### Input for this task

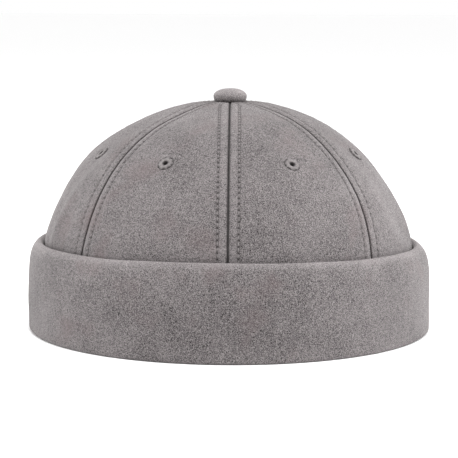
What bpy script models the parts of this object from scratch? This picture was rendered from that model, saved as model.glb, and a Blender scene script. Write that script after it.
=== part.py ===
"""A docker beanie: a brimless cap of soft napped cloth, standing on its turned-up cuff.

Eight sewn panels meet at a covered button. Each panel has one sewn eyelet. The cuff is one
band that folds up round the crown's foot and ends in a rolled lip. Units are metres, +Z is
up, the front faces -Y and the origin is on the surface that the cuff rests on.
"""

import math

import bmesh
import bpy
from mathutils import Matrix, Vector

# Head oval and crown. Widths and depths are half sizes of the crown's outer face at its foot.
CROWN_HALF_WIDTH = 0.0885
CROWN_HALF_DEPTH = 0.0991
CROWN_FOOT_HEIGHT = 0.0141
CROWN_TOP_HEIGHT = 0.1082
CROWN_SIDE_POWER = 2.51
CROWN_TOP_POWER = 1.93
CROWN_LEFT_BULGE = 0.0015
CLOTH = 0.0016

# Panel seams. The puff and the dips fade in over FOOT_FADE radians of climb.
SEAM_DIP = 0.0007
SEAM_ROLL = 0.0032
PANEL_PUFF = 0.0006
FOOT_FADE = 0.39
APEX_CLEARANCE = 0.0007
GAP = 0.0003

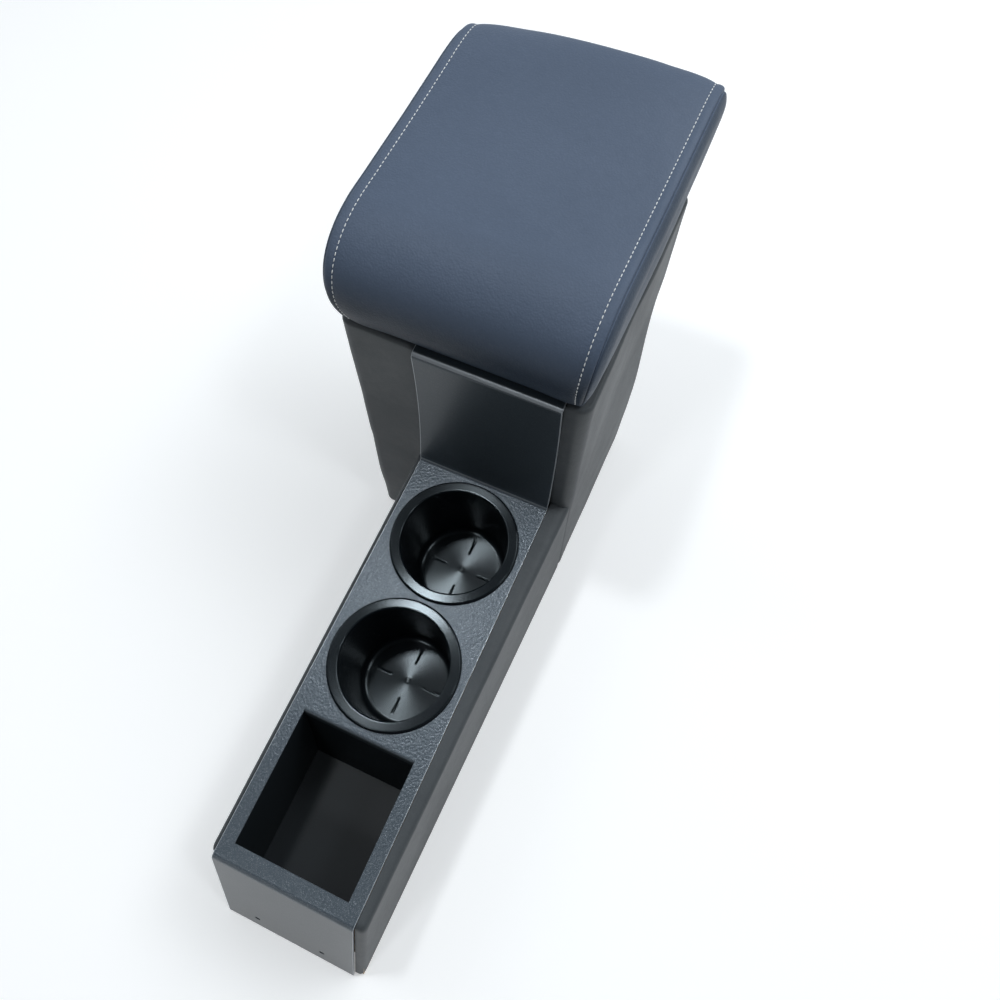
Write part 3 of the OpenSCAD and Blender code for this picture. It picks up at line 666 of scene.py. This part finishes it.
@dataclass
class DeckPlate:
    """Folded sheet with the flange, the deck and its openings, the upstand and its return."""
    width: float = 110.0
    bend_r: float = 6.0
    flange_lift: float = 0.6
    screw_x: float = 28.0
    screw_up: float = 17.0
    screw_r: float = 2.25
    pocket_y: float = 14.0
    pocket_w: float = 89.0
    pocket_l: float = 98.0
    hole_r: float = 44.45
    return_l: float = 16.0
    edge_r: float = 0.4

    def foot(self) -> tuple[float, float]:
        """Flange's foot in side view, on its outer face."""
        return -(DECK_H - self.flange_lift) * math.tan(FLANGE_LEAN), self.flange_lift

    def path(self) -> np.ndarray:
        """Outer face in side view, from the flange's foot to the end of the return."""
        top = BOX.height + BOX.cover
        foot, fold = self.foot(), (DECK_L, DECK_H)
        ahead = SHEET + 0.3
        crest = (BOX.front(top) - ahead - 3.2, top)
        rise = bezier([fold, (BOX.front(DECK_H + 43) - ahead + 1.3, DECK_H + 43),
                       (BOX.front(top - 50) - ahead + 1.3, top - 50), crest], 60)
        end = (crest[0] + self.return_l, top)
        return np.concatenate([
            [foot], corner(foot, (0, DECK_H), fold, self.bend_r, 16),
            corner((0, DECK_H), fold, rise[8], 2, 8), rise[8:-6],
            corner(rise[-7], crest, end, self.bend_r - 1, 14), [end]])

    def sheet(self, name: str, path: np.ndarray, x0: float, x1: float) -> bpy.types.Object:
        """Bends a strip of sheet along a path of its outer face."""
        ahead = np.gradient(path, axis=0)
        ahead /= np.linalg.norm(ahead, axis=1)[:, None]
        under = path + SHEET * np.stack([ahead[:, 1], -ahead[:, 0]], 1)
        return prism(name, np.concatenate([path, under[::-1]]), x0, x1)

    def build(self, wardrobe: Wardrobe) -> None:
        """Bends, cuts and coats the plate."""
        rear = self.pocket_y + self.pocket_l
        half = self.width / 2
        plate = self.sheet("coated_deck_plate", self.path(), DECK_X - half, DECK_X + half)
        half = self.pocket_w / 2
        opening = np.array([(self.pocket_y, 100), (self.pocket_y, 116),
                            (rear + 3, 116), (rear + 3, 100)], float)
        cut(plate, prism("cutter", opening, DECK_X - half, DECK_X + half))
        for y in (FRONT_CUP_Y, REAR_CUP_Y):
            cut(plate, rod((DECK_X, y, DECK_H), self.hole_r, 12))
        foot_y, foot_z = self.foot()
        screw_y = foot_y + self.screw_up * math.sin(FLANGE_LEAN)
        screw_z = foot_z + self.screw_up * math.cos(FLANGE_LEAN)
        for side in (-1, 1):
            centre = (DECK_X + side * self.screw_x, screw_y, screw_z)
            cut(plate, rod(centre, self.screw_r, 10, math.pi / 2 - FLANGE_LEAN, 48))
        low, bend, end = (rear - 2, DECK_H - 7), (rear, DECK_H), (rear + 5, DECK_H)
        lip = np.concatenate([[low], corner(low, bend, end, 3, 10), [end]])
        cut(plate, self.sheet("lip", lip, DECK_X - half, DECK_X + half), "UNION")
        modify(plate, "BEVEL", width=self.edge_r * MM, segments=3, limit_method="ANGLE",
               angle_limit=math.radians(38), harden_normals=False)
        smooth(plate, 30)
        modify(plate, "WEIGHTED_NORMAL", keep_sharp=True, weight=60)
        wardrobe.hand_over(plate, "console", [Finish.deck_paint], ["deck_plate"])


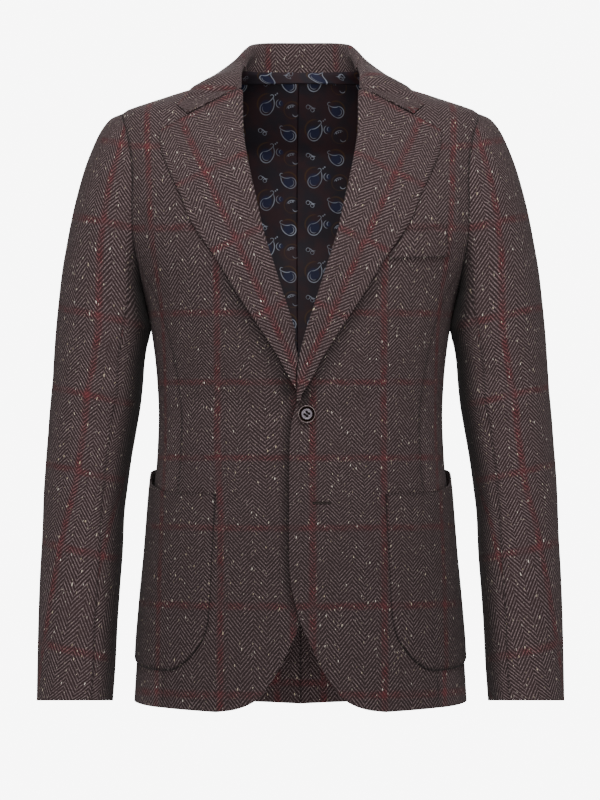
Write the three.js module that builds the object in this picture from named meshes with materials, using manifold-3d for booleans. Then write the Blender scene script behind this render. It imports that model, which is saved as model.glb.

######

Exercise requirements –
Across all the entries, count the lines that contain the word "saved" and give the number by itself.

Response below –
2